Paris’ patron saint is Sainte Geneviève, a wealthy 5th-century Gallo-Roman landowner who gathered her friends together to pray that the city would be spared when Huns invaded in 451 CE. Their prayers were answered and there is a shrine to her in St-Etienne-du-Mont, on the appropriately named Place Ste-Geneviève, as well as a statue of her by Michel-Louis Victor, from 1845, in the Jardin du Luxembourg.
Paris may be famous for its Gothic architecture, but it also has a strong affinity with Ancient Greece and Rome, and many of the city’s place names reflect this. The Champs-Elysées (Elysian Fields – a sort of heaven in ancient Greece), the Champ-de-Mars (Field of Mars – the Roman god of war – a poetic term for battlefield) is the name of the old military drilling ground between the Eiffel Tower and the Ecole Militaire, not to mention Montparnasse (Mount Parnassus), Apollo’s sacred mountain and home of the muses. Apollo was also the icon of King Louis XIV who sought to emulate the Greek god when he crowned himself Sun King – the palace of Versailles and its gardens revel in Apollonian imagery.
The capital and largest city in France, Paris straddles the River Seine and sits at the heart of the region known as the Ile-de-France. Estimated to have a population of well over two million, the city’s wider metropolis is home to almost 12 million. One of the world’s most popular tourist destinations, the city receives approximately 45 million visitors a year.
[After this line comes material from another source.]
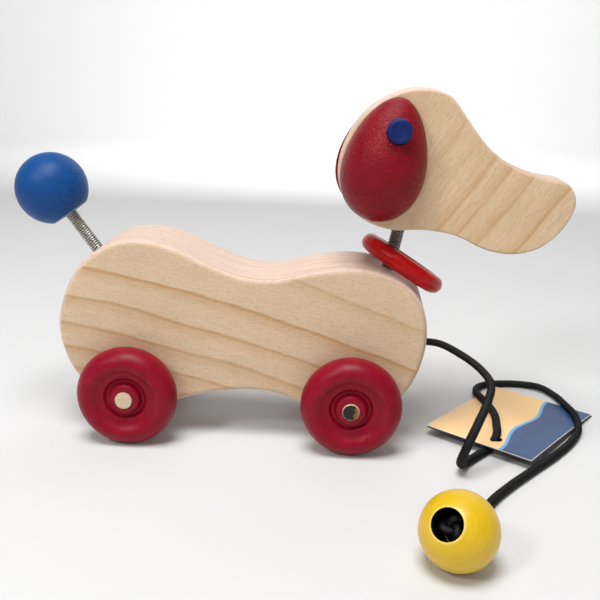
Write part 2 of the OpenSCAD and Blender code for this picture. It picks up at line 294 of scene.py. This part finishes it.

The earliest evidence of permanent settlement dates from around 4200 BCE, and a Celtic tribe known as the Parisii were said to have lived here around 250 BCE. The Romans under Julius Caesar then conquered the region in 53 BCE and established a city on Ile de la Cité that stretched as far as Place Ste-Geneviève. Originally called Lutetia, this was later changed to the more French-sounding Lutèce. With the collapse of the Roman empire in the 5th century, the city was invaded by Germanic tribes and fell into decline, shrinking to a small fortified garrison on the island. This was when it changed its name back to Paris.
The city remained under the control of the Germanic Franks from the late 5th century onwards, with King Clovis founding the Merovingian dynasty and establishing the city as his capital in 508. By the late 8th century the Carolingian dynasty took over and moved their Frankish capital to Aachen in Germany.